Fuori dal coroil commento di Enzo Spiezia

Che abbiamo fatto di male per meritarci un simile destino?

Dibattito pubblico asfittico in una città ormai assuefatta

Un dubbio atroce mi assale: ma cosa abbiamo fatto di tanto grave per meritarci la pena di un dibattito pubblico tanto asfittico? Quanti e quali sfracelli abbiamo combinato per dover subire, complici gli organi di informazione, l'insopportabile ping pong (velina, controvelina, controcontrovelina e controcontrocontrovelina) che si gioca sui tavoli della rete, degli schermi televisivi e della carta stampata?

Perchè dobbiamo sopportare il protagonismo di certi personaggi, avallandone l'ossessione per un rimbalzo mediatico che punta soltanto a dimostrane l'esistenza; e, in molti casi, al loro accreditamento agli occhi di chi conta, speranzosi come sono di essere estratti dal mucchio di 'prescelti' nel quale hanno sgomitato per entrare, tentando di ritagliarsi un ruolo?

Perchè Benevento continua ad essere una città sporca, popolata da tantissima gente che se ne strasbatte delle regole, che abbandona le buste di monnezza nei pressi delle campane per il vetro o lungo le strade, e non solo di periferia, e che porta in giro i cani senza museruola e kit per raccoglierne i bisognini?

E' fin troppo facile farsi i selfie con alle spalle l'Arco di Traiano, o immortalarlo, di sera, per sottolinearne la maestosa bellezza.

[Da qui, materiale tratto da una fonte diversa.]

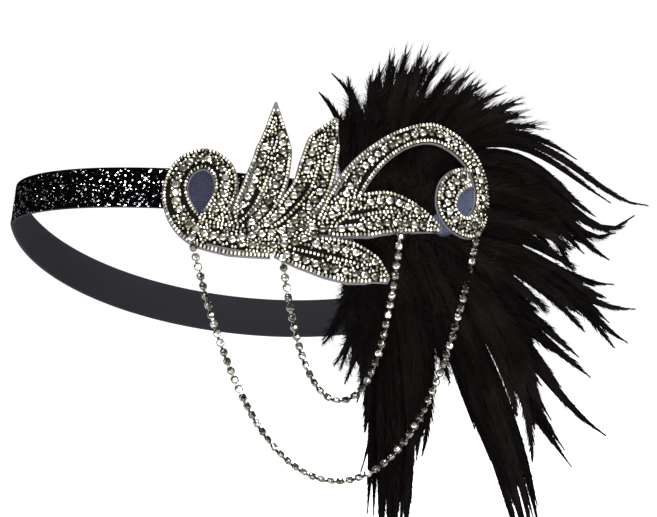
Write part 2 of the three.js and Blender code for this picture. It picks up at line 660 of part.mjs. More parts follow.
const materials = {
  glitter: new THREE.MeshStandardMaterial({ color: 0x0c0b0d, roughness: 0.6, metalness: 0.1 }),
  felt: new THREE.MeshStandardMaterial({ color: 0x8d8f99, roughness: 0.9, metalness: 0 }),
  beads: new THREE.MeshStandardMaterial({ color: 0xb9b5a2, roughness: 0.25, metalness: 0.7 }),
  chain: new THREE.MeshStandardMaterial({ color: 0xb4b2a6, roughness: 0.2, metalness: 0.9 }),
  feather: new THREE.MeshStandardMaterial({ color: 0x0b0a0b, roughness: 0.6, metalness: 0 }),
};

function node(name, geometry, material) {
  const mesh = new THREE.Mesh(geometry, material);
  mesh.name = name;
  return mesh;
}

const headband = new THREE.Group();
headband.add(worn);
worn.add(node("head_band", bandGeometry(), materials.glitter));
worn.add(node("applique_backing", bent(backingSolid()), materials.felt));
const order = ["centre_cluster", "left_scroll", "tall_leaf", "second_leaf", "arc_scroll", "right_leaf", "lower_leaf"];
order.forEach((name, i) => {
  const before = order.slice(0, i).map((other) => MOTIFS[other]);
  worn.add(node(name, bent(motifSolid(MOTIFS[name], before)), materials.beads));
});
for (const [name, chain] of Object.entries(CHAINS)) {
  headband.add(node(name, chainGeometry(chain), materials.chain));
}
headband.add(node("feather_plume", plumeGeometry(), materials.feather));
export default headband;
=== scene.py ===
"""Flapper feather headband: a glitter elastic loop, a beaded rhinestone applique, cup chains and a plume.

Every size is in metres in the row frame: +Z up as worn, -Y out of the front of the head, +X to the wearer's
left. The classes below each build one sub-assembly, and the finishes are procedural Cycles materials.
"""

import logging
import math
from dataclasses import dataclass, field
from enum import Enum
from typing import Dict, List, Optional, Sequence, Tuple

import bpy
import numpy as np
from mathutils import Matrix, Vector


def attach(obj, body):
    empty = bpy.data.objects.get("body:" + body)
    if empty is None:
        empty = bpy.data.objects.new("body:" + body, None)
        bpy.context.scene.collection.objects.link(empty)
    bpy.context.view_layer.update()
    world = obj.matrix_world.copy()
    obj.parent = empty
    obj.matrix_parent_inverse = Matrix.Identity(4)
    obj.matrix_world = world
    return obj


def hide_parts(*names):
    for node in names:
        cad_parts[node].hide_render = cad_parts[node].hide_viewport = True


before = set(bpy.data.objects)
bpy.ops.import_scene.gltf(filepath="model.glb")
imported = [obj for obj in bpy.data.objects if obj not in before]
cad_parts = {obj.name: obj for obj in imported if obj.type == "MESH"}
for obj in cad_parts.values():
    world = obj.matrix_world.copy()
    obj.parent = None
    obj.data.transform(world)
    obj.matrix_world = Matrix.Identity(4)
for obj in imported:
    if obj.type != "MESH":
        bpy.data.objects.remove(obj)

logging.basicConfig(level=logging.INFO, format="%(name)s: %(message)s")
log = logging.getLogger("headband")

MM = 0.001
Socket = bpy.types.NodeSocket


# Colour and node helpers


def srgb(text: str) -> Tuple[float, float, float, float]:
    """Turns an sRGB hex colour into the linear RGBA that Cycles wants.

    Args:
        text: six hex digits, such as "a9a9b5".

    Returns:
        Linear red, green, blue and an alpha of 1.
    """
    parts = [int(text[i : i + 2], 16) / 255 for i in (0, 2, 4)]
    linear = [c / 12.92 if c <= 0.04045 else ((c + 0.055) / 1.055) ** 2.4 for c in parts]
    return (linear[0], linear[1], linear[2], 1.0)


def add_node(
    tree: bpy.types.NodeTree, kind: str, inputs: Optional[Dict] = None, **settings
) -> bpy.types.Node:
    """Adds a node, sets its properties, and fills or links its inputs.

    Args:
        tree: the node tree that it goes in.
        kind: the node's type name.
        inputs: input name or index against a value, or against an output socket to link from.
        settings: properties of the node itself.

    Returns:
        The new node.
    """
    made = tree.nodes.new(kind)
    for name, value in settings.items():
        setattr(made, name, value)
    for key, value in (inputs or {}).items():
        socket = made.inputs[key]
        if isinstance(value, bpy.types.NodeSocket):
            tree.links.new(value, socket)
        else:
            socket.default_value = value
    return made


def worked_out(
    tree: bpy.types.NodeTree, operation: str, first: Socket | float, second: Socket | float
) -> Socket:
    """The result of a Math node on two values or sockets."""
    return add_node(tree, "ShaderNodeMath", {0: first, 1: second}, operation=operation).outputs[0]


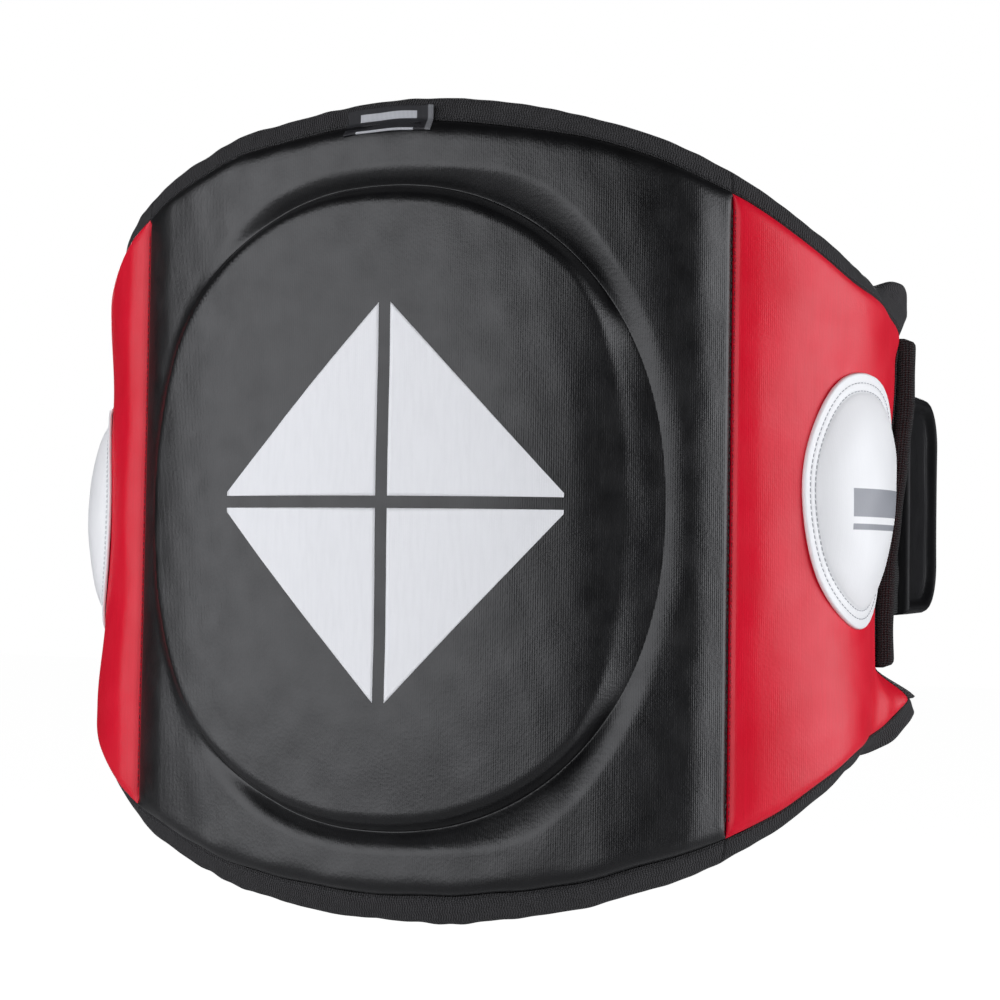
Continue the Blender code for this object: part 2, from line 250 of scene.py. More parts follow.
def ripple(u, v, size, seed):
    """Gentle random waves of about this size, between -1 and 1, the same on every run."""
    dice = np.random.RandomState(seed)
    total = 0
    for _ in range(6):
        turn = dice.uniform(0, TAU)
        pitch = size * dice.uniform(0.7, 1.6)
        phase = dice.uniform(0, TAU)
        total = total + np.sin(TAU * (u * math.cos(turn) + v * math.sin(turn)) / pitch + phase)
    return total / 3.5


def top(s):
    return smooth(TOP_EDGE, s) + 0.5 * MM * ripple(s, 0, 45 * MM, 11)


def bottom(s):
    sag = REAR_SAG * bell(np.abs(s) - REAR_SAG_S, REAR_SAG_WIDTH)
    return smooth(BOTTOM_EDGE, s) - sag + 0.5 * MM * ripple(s, 0, 45 * MM, 12)


def seam(s):
    return smooth(SEAM_DEPTH, s)


def back(s):
    return smooth(BACK_DEPTH, s)


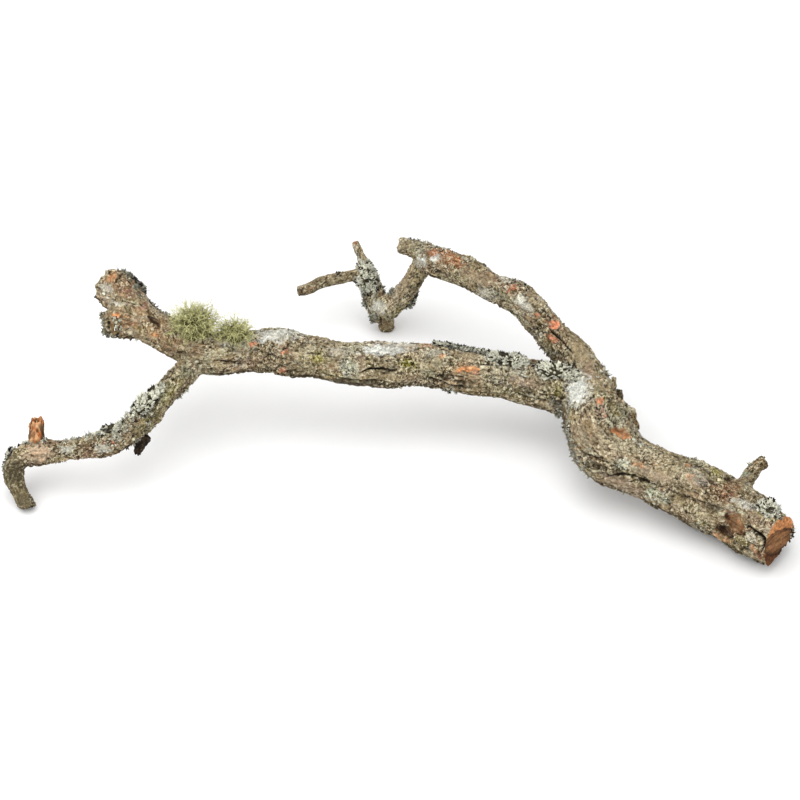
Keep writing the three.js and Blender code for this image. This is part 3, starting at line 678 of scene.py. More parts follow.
def new_piece(name, points, faces, material, colours, smooth=True, normals=None, fibre=None):
    """One piece of the branch, with its colours and the run of its grain (in mm).

    The fourth channel of a colour, 1 if there is none, is how chipped the surface is.
    """
    mesh = new_mesh(name, points, faces)
    if colours.shape[1] == 3:
        colours = np.hstack([colours, np.ones((len(colours), 1))])
    tint = mesh.color_attributes.new("tint", "FLOAT_COLOR", "POINT")
    tint.data.foreach_set("color", colours.ravel())
    run = mesh.attributes.new("fibre", "FLOAT_VECTOR", "POINT")
    run.data.foreach_set("vector", np.asarray(points if fibre is None else fibre).ravel())
    mesh.materials.append(material)
    if smooth:
        mesh.shade_smooth()
    else:
        mesh.shade_flat()
    if normals is not None:
        mesh.normals_split_custom_set_from_vertices(normals.tolist())
    piece = placed(name, mesh)
    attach(piece, BODY)
    return piece


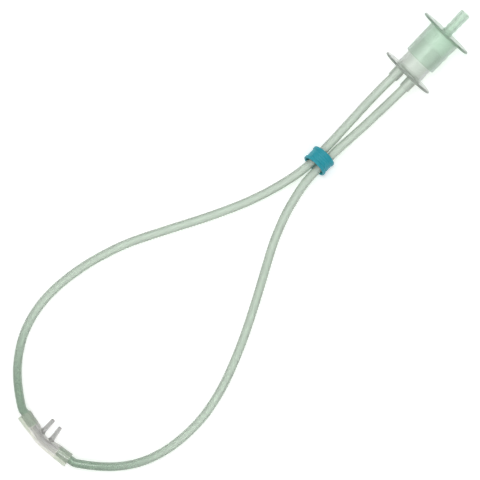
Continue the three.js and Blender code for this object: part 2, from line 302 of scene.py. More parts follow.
class Workshop:
    """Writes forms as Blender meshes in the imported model's place, and joins and cuts them."""

    def __init__(self) -> None:
        """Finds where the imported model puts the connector's socket mouths."""
        low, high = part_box("y_connector")
        self.shift = np.array([(low.x + high.x) / 2, low.y, 0.0])

    def place(self, points: np.ndarray) -> np.ndarray:
        """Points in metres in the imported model's place.

        Args:
            points: an array of points in millimetres, in the set's own layout.

        Returns:
            The same points, moved.
        """
        return np.asarray(points) * MM + self.shift

    def mesh(self, name: str, form: Form) -> bpy.types.Object:
        """A mesh object at the origin with the form's points in its mesh.

        Args:
            name: name of the piece.
            form: its surface, in millimetres.

        Returns:
            The new object.
        """
        data = bpy.data.meshes.new(name)
        data.from_pydata(self.place(form.points).tolist(), [], [f for b in form.faces for f in b.tolist()])
        data.polygons.foreach_set("use_smooth", np.ones(len(data.polygons), dtype=bool))
        if form.lay is not None:
            layer = data.attributes.new("lay", "FLOAT_VECTOR", "POINT")
            layer.data.foreach_set("vector", form.lay.astype(np.float32).ravel())
        data.update()
        thing = bpy.data.objects.new(name, data)
        bpy.context.scene.collection.objects.link(thing)
        return thing

    def settle(self, thing: bpy.types.Object) -> None:
        """Applies a piece's modifiers to its mesh.

        Args:
            thing: the piece.
        """
        graph = bpy.context.evaluated_depsgraph_get()
        old = thing.data
        thing.data = bpy.data.meshes.new_from_object(thing.evaluated_get(graph))
        thing.data.name = thing.name
        thing.modifiers.clear()
        bpy.data.meshes.remove(old)

    def combine(self, thing: bpy.types.Object, form: Form, operation: str) -> None:
        """Joins a form to a piece or cuts it away, with the exact solver.

        Args:
            thing: the piece that is changed.
            form: what is joined or cut away.
            operation: "UNION" or "DIFFERENCE".
        """
        tool = self.mesh("tool", form)
        cut = thing.modifiers.new("cut", "BOOLEAN")
        cut.operation, cut.object, cut.solver = operation, tool, "EXACT"
        self.settle(thing)
        data = tool.data
        bpy.data.objects.remove(tool)
        bpy.data.meshes.remove(data)

    def enter(
        self, thing: bpy.types.Object, node: str, body: Body,
        finish: bpy.types.Material, crease: float,
    ) -> bpy.types.Object:
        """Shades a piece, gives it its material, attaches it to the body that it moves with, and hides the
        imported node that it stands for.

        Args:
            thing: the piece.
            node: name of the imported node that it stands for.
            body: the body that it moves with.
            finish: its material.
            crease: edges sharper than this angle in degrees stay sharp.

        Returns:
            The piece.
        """
        thing.data.polygons.foreach_set("use_smooth", np.ones(len(thing.data.polygons), dtype=bool))
        thing.data.set_sharp_from_angle(angle=math.radians(crease))
        thing.data.materials.append(finish)
        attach(thing, body.value)
        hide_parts(node)
        return thing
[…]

Troppo semplice il rimando alla storia ed alla potenza della cultura se, nel frattempo, ogni giorno manca il rispetto per i nostri beni. Belle quelle foto, postate sui social, del Corso illuminato. Trasmettono una sensazione magica che stride con la realtà di un cuore, quello del centro, che non pulsa come dovrebbe quando c'è il sole. Quando Benevento restituisce la sua immobilità, neanche scalfita dal chiacchiericcio che sostituisce il coraggio di esporsi pubblicamente, di assumere una posizione, critica o no, sui problemi che esistono, eccome.

Una città in cui si moltiplicano convegni autoreferenziali e senza (o quasi) partecipanti, con relatori che si parlano addosso, ascoltati da una platea di addetti ai lavori e 'subornati'; in cui ogni occasione, anche la più banale, diventa motivo di una contrapposizione a distanza che nulla toglie o aggiunge. Al massimo, si trasforma nello spunto per l'invio dell'ennesima mail “di cui si chiede la pubblicazione integrale”. Così, giusto per restare in allenamento e prepararsi ad una ulteriore 'presa di posizione'.

Una città ferma, cristallizzata nelle sue abitudini dure a morire. Immobile come La Dormiente, che, però, di colpe non ne ha. Se non quella di ornare un territorio ormai assuefatto, nel quale risuonano parole in libertà. Come, probabilmente, quelle che avete fin qui letto.